Il devient de plus en plus
clair que le conflit israélo-palestinien est central pour la
paix dans le monde et pour promouvoir une meilleure entente
entre les sociétés musulmanes et l’Occident. Même le
premier ministre britannique Tony Blair l’a relevé récemment
sur al-Jazeera alors même qu’il s’exprimait sur la détérioration
de la situation en Irak. Or, nous sommes aujourd’hui au bord
de la guerre civile et l’annonce d’élections anticipées
par la Président Mahmoud Abbas a provoqué une flambée de
violence avec le refus catégorique des élus du Hamas et
d’une partie de la population d’accepter cette solution.

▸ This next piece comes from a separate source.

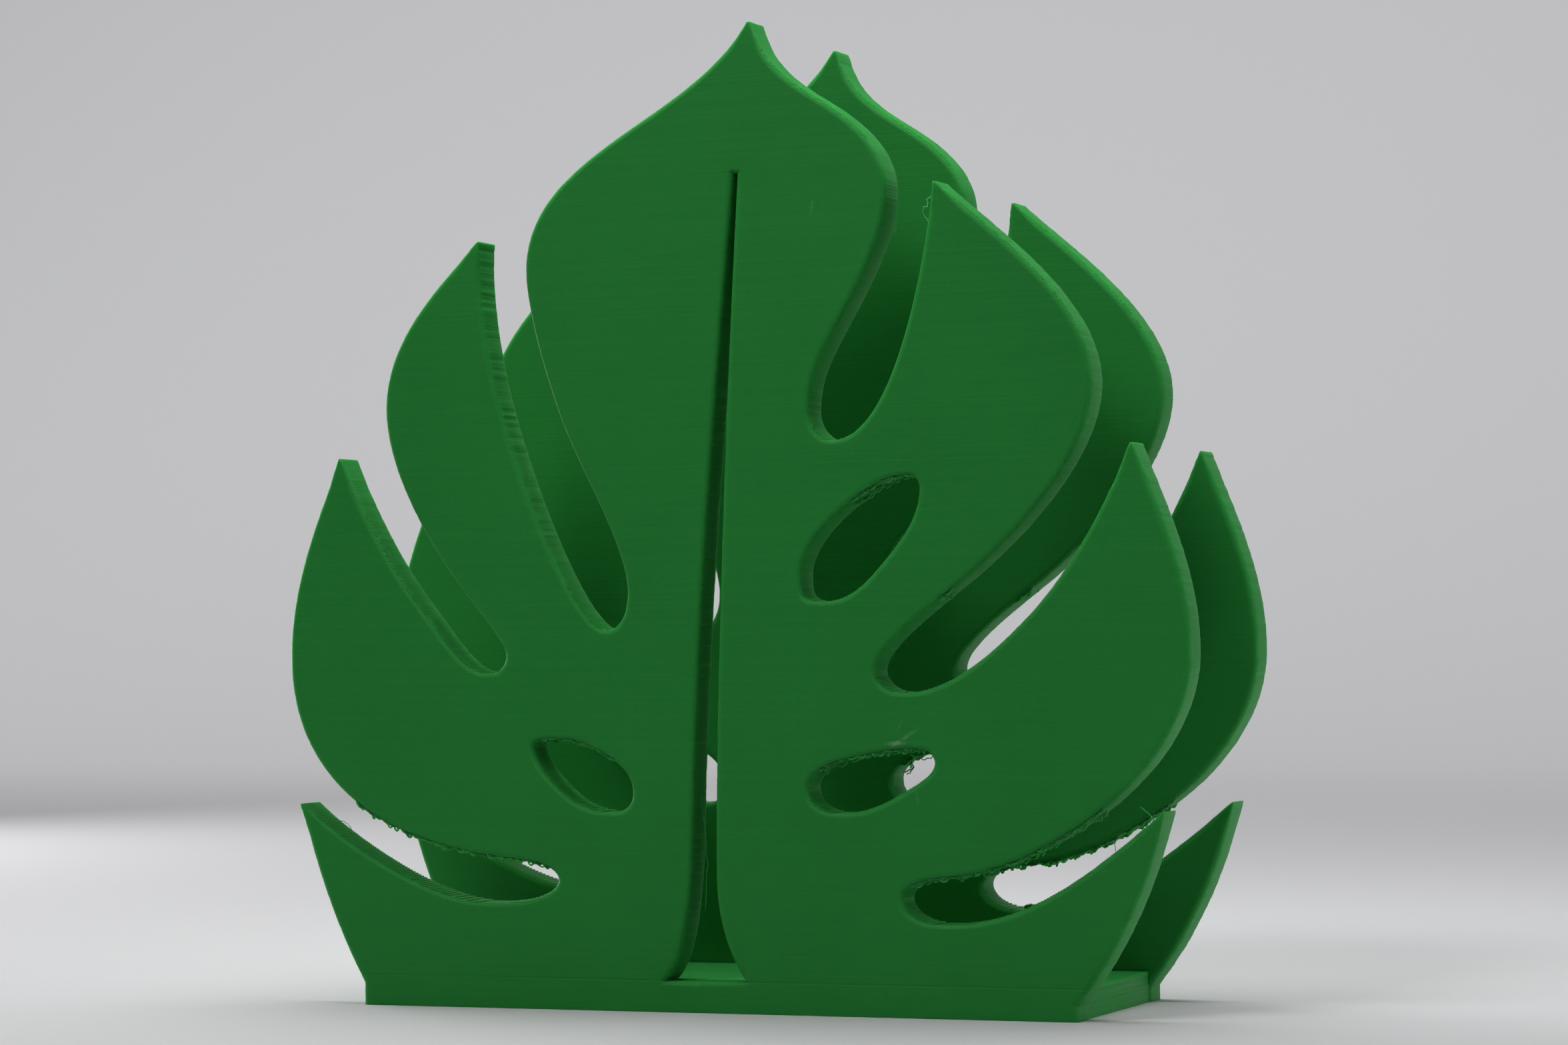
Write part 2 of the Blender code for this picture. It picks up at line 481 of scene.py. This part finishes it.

La
situation est catastrophique et la paix est très éloignée.
On aurait pu espérer
qu’avec la disparition de la scène politique de Sharon et
d’Arafat, qui se connaissaient autant qu’ils se détestaient
profondément, qu’une nouvelle page pourrait peut-être
s’ouvrir et un processus de paix se mettre en marche. Ce ne
fut pas le cas et les choses ont empiré. Ehud Olmert et Kadima
n’ont pas changé d’un iota leur politique vis-à-vis de
celle de Sharon et tout s’est passé comme s’il s’agissait
de gagner du temps. Du côté palestinien, Mahmud Abbas, qui était
l’interlocuteur attendu et voulu par Israël n’a rien obtenu
pendant de longs mois et l’arrivée au pouvoir de Hamas l’a
isolé puis isolé l’ensemble du peuple palestinien sur la scène
internationale. La crise libanaise, la guerre puis les images
des morts innocents du Sud Liban ont marqué une nouvelle
fracture entre les peuples et les gouvernants et non
seulement dans le monde arabe mais également en Occident où le
silence des gouvernements n’a pas été compris. Pendant ce
temps, à Gaza, la terreur continuait de régner les bavures se
sont multipliées avec la mort de familles, de femmes et
d’enfants. Il n’y a plus de processus de paix, plus rien
n’avance dans la région et les Palestiniens asphyxiés sont
au bord de l’implosion.
Il est l’heure de faire une
évaluation critique de la situation. Le problème israélo-palestinien
ne sera jamais la seule affaire de deux peuples, de deux
gouvernements. Nous sommes en face d’un conflit universel qui
dans les perceptions comme dans les faits réunit toutes les
dimensions du « clash des civilisations ». Dans la
psyché global, Israël représente tout à la fois l’Occident,
la culture judéo-chrétienne, le progrès et la démocratie
alors que les Palestiniens représentent l’Orient, la
civilisation musulmane, la tradition et l’ordre autocratique
et souvent corrompu. On peut faire semblant de ne pas prendre la
mesure de ce conflit mais c’est bien de cela qu’il s’agit
aujourd’hui et le fait qu’aucune solution ne soit visible à
l’horizon est une annonce de futurs conflits et de guerres,
non une promesse de paix.
Il faut cesser d’entretenir
de faux espoirs : quels que soient les dirigeants israéliens
(du Likoud, de la gauche ou des religieux) ou palestiniens,
(Mahmud Abbas, le Fatah ou le Hamas), la paix sera impossible si
on laisse ces deux entités face à face. Avec l’ancienne
autant qu’avec la nouvelle génération. L’histoire est trop
chargée et les forces tout à fait inégales. On aimerait espérer
que les Etats-Unis prennent urgemment conscience de leur rôle
et comprennent enfin que leur soutien unilatéral, quasi
aveugle, aux gouvernements successifs israéliens est une folie
suicidaire qui, à terme, desservira clairement les intérêts
de tous et notamment d’Israël dans la région. Le
gouvernement américain s’est trompé en Iraq et continue à
se méprendre profondément au cœur du conflit israélo-palestinien.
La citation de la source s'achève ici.